Input =
________________

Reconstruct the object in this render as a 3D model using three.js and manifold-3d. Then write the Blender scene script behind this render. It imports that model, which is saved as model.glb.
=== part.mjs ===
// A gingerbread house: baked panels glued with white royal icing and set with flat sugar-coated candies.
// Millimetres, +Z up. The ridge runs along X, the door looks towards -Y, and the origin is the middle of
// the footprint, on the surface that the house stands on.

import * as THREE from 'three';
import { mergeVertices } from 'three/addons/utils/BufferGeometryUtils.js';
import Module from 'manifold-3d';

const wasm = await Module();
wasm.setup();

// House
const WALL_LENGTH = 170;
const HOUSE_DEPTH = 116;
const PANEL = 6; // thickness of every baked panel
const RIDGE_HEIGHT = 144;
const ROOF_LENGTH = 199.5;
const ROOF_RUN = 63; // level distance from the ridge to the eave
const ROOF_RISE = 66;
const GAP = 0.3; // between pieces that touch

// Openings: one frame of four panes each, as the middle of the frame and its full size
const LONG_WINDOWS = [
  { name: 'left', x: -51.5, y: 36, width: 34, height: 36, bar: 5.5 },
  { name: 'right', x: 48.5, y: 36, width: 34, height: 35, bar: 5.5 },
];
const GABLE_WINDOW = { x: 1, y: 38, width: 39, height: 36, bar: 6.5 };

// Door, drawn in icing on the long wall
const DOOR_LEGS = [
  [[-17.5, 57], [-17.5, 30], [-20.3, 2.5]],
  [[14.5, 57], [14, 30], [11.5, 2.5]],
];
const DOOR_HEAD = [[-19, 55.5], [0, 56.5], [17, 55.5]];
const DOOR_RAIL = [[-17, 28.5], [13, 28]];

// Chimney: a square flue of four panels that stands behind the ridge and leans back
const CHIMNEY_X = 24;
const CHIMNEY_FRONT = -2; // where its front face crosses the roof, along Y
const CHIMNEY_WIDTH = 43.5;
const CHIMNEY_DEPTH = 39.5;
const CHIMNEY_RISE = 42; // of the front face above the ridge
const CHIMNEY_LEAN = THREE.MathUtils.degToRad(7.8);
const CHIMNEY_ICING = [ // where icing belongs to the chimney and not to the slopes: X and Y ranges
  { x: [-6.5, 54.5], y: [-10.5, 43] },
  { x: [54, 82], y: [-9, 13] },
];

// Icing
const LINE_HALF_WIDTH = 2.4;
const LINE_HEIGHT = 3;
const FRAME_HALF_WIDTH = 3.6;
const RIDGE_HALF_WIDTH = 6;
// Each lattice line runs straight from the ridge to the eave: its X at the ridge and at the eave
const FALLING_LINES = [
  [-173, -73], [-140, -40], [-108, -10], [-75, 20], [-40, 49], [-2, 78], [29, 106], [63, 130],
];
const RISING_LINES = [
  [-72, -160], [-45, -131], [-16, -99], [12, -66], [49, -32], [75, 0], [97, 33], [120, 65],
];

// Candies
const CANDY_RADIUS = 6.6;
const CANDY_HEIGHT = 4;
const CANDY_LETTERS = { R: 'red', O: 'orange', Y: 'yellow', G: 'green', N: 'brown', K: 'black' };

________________

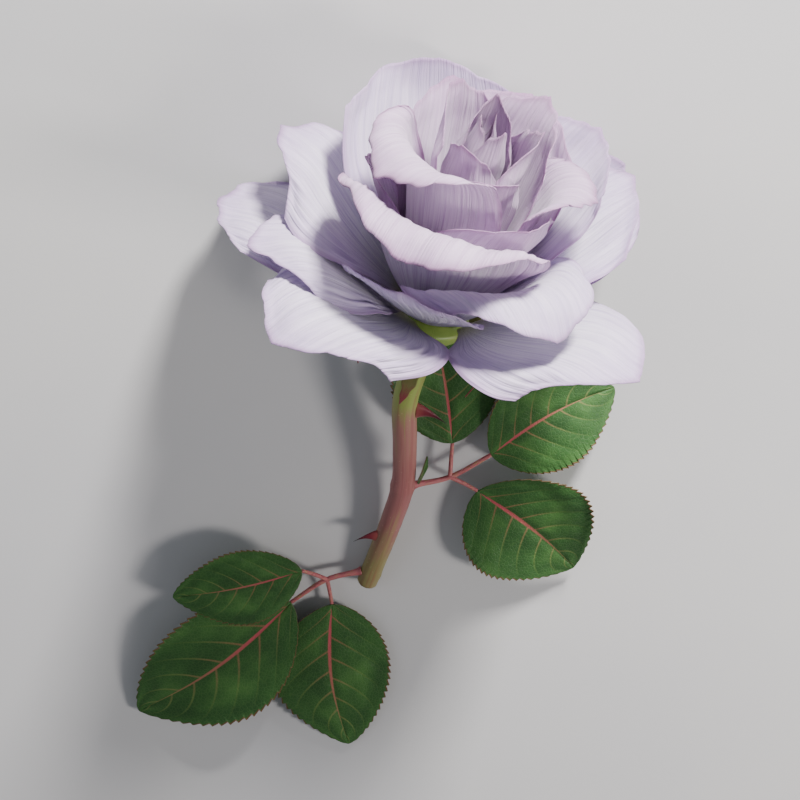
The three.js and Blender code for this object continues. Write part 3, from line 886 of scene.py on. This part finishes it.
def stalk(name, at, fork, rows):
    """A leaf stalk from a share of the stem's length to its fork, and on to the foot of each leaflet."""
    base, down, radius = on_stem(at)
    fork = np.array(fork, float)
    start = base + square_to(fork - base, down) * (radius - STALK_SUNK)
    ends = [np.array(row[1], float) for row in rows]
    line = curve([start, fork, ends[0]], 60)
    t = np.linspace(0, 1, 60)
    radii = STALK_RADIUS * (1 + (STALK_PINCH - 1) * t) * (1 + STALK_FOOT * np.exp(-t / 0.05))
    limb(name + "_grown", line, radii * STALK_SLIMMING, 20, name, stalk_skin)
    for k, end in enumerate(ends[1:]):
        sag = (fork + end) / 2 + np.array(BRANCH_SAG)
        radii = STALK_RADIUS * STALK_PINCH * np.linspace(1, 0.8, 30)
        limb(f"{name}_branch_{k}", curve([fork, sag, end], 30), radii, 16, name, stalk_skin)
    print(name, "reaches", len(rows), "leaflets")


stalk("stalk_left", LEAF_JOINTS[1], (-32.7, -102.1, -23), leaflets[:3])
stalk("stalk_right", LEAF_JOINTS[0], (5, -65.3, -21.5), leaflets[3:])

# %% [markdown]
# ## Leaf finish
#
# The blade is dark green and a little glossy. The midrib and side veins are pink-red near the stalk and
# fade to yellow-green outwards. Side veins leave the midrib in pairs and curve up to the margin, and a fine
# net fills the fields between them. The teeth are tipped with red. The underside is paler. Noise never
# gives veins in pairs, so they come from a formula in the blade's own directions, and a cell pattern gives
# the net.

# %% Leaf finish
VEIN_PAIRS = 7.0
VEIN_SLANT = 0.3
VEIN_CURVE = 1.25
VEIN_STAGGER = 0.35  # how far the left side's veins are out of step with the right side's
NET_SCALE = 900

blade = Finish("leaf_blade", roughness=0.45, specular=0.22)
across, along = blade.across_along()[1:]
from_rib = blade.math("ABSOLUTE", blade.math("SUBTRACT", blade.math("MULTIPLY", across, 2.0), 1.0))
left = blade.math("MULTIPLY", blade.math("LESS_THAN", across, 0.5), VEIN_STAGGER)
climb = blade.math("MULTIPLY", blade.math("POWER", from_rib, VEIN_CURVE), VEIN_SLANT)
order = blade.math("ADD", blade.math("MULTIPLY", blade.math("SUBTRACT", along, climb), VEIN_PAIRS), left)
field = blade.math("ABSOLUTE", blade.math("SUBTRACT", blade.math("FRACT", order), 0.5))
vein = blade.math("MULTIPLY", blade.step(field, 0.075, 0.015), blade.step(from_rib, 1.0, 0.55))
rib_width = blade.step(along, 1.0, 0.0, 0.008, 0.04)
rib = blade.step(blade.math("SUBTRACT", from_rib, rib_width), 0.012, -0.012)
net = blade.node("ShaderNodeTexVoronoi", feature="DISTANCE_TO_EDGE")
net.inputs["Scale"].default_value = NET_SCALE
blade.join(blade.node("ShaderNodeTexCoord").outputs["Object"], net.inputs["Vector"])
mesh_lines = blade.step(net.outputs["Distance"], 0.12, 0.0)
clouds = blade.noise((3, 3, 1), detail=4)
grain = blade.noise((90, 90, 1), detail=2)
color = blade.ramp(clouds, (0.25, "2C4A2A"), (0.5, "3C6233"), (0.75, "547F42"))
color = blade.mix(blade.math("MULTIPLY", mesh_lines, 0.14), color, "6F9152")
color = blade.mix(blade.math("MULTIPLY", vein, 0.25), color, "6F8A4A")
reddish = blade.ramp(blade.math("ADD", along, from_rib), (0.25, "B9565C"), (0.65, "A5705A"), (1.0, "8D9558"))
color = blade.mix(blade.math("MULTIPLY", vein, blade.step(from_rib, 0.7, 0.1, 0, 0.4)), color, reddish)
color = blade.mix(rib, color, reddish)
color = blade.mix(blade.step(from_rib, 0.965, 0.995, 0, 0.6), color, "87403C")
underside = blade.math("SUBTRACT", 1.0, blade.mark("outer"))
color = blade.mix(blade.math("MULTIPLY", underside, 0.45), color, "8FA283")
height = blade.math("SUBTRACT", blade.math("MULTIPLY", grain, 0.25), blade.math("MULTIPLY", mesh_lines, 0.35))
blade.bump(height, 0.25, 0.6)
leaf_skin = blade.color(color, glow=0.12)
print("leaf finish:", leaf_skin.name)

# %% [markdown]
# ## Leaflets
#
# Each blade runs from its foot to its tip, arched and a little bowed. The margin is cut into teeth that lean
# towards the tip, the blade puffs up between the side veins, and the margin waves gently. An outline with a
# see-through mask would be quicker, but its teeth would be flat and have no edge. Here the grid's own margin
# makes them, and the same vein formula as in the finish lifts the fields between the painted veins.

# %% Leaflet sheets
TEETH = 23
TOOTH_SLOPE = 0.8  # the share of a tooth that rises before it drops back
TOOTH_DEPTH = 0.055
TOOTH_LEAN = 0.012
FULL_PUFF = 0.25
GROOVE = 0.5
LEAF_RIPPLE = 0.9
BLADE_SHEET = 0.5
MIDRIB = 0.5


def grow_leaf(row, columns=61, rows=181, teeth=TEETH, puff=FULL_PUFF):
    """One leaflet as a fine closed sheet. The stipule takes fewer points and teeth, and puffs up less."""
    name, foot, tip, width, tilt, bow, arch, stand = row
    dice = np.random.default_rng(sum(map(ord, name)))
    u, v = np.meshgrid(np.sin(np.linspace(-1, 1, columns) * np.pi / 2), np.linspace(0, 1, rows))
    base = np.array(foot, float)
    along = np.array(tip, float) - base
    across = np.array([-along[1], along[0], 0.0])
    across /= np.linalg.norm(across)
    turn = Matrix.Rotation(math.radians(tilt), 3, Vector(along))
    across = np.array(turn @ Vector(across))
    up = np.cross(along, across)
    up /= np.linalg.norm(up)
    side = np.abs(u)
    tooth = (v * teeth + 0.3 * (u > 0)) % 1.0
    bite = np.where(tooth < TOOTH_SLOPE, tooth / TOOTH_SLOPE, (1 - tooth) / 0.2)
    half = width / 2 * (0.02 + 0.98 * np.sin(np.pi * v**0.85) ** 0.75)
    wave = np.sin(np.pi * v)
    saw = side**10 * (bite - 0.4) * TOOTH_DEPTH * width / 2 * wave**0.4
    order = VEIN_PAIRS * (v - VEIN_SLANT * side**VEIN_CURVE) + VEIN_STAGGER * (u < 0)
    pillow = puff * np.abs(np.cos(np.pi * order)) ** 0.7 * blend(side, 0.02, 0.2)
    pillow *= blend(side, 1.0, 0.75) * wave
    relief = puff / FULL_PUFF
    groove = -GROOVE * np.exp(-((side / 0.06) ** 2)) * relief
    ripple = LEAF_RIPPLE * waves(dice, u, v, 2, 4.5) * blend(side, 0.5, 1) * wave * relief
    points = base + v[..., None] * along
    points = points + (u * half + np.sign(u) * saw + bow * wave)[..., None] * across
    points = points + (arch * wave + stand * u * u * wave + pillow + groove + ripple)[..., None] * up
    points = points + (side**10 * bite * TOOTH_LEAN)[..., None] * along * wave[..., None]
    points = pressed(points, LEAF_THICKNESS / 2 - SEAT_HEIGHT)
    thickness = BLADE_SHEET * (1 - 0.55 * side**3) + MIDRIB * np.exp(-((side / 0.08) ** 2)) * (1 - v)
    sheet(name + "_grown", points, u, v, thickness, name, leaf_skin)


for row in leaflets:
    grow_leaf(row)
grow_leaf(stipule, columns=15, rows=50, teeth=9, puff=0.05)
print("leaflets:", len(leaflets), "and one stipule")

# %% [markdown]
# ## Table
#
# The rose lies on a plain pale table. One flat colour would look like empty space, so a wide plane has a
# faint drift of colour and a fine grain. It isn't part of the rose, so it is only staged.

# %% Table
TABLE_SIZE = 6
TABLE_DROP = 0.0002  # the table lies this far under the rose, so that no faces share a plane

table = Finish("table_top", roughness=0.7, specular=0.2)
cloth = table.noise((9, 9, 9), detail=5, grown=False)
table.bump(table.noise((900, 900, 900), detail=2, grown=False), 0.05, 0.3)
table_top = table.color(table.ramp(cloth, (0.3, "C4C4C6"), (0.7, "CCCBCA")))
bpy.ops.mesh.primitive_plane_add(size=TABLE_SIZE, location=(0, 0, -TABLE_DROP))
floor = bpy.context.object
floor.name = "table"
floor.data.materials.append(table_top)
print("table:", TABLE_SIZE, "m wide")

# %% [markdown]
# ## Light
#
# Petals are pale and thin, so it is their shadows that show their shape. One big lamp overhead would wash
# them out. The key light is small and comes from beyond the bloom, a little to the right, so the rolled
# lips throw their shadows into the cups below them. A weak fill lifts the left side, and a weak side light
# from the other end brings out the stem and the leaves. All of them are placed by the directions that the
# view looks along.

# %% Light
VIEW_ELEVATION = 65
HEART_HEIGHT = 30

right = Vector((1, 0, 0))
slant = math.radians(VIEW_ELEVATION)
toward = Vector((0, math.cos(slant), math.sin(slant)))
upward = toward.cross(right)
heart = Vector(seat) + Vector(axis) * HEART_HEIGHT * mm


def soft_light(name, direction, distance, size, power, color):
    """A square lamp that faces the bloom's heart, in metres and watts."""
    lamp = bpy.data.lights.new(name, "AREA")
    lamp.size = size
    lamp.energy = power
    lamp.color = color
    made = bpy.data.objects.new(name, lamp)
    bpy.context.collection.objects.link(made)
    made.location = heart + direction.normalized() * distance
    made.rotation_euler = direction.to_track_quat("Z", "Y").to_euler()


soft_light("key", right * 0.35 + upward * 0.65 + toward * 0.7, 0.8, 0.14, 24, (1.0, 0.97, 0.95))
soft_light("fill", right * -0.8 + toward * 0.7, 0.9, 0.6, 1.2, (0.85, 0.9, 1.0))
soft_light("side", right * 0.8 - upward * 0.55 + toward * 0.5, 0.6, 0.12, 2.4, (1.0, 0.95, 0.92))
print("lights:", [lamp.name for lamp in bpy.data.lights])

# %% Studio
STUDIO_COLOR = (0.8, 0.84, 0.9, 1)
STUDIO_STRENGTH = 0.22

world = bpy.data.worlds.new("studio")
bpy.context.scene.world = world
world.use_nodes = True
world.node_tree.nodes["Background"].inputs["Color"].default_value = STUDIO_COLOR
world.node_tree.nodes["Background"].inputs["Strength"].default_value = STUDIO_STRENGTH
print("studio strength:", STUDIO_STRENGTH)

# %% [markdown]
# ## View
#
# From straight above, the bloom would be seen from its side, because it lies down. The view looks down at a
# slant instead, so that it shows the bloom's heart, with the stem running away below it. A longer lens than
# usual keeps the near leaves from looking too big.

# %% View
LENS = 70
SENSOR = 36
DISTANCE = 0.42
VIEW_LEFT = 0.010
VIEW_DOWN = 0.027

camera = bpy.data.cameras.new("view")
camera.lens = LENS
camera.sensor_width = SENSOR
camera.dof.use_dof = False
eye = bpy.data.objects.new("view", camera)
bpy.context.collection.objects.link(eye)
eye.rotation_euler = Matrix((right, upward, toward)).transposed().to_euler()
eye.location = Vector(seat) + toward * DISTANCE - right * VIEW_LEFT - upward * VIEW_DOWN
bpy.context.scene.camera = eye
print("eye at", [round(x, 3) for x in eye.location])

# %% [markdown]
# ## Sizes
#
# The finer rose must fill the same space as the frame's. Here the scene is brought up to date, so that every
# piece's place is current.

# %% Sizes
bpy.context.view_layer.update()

________________

From the entries above, extract every line where the word "this" appears.

Full answer =
Reconstruct the object in this render as a 3D model using three.js and manifold-3d. Then write the Blender scene script behind this render. It imports that model, which is saved as model.glb.
The three.js and Blender code for this object continues. Write part 3, from line 886 of scene.py on. This part finishes it.
TABLE_DROP = 0.0002  # the table lies this far under the rose, so that no faces share a plane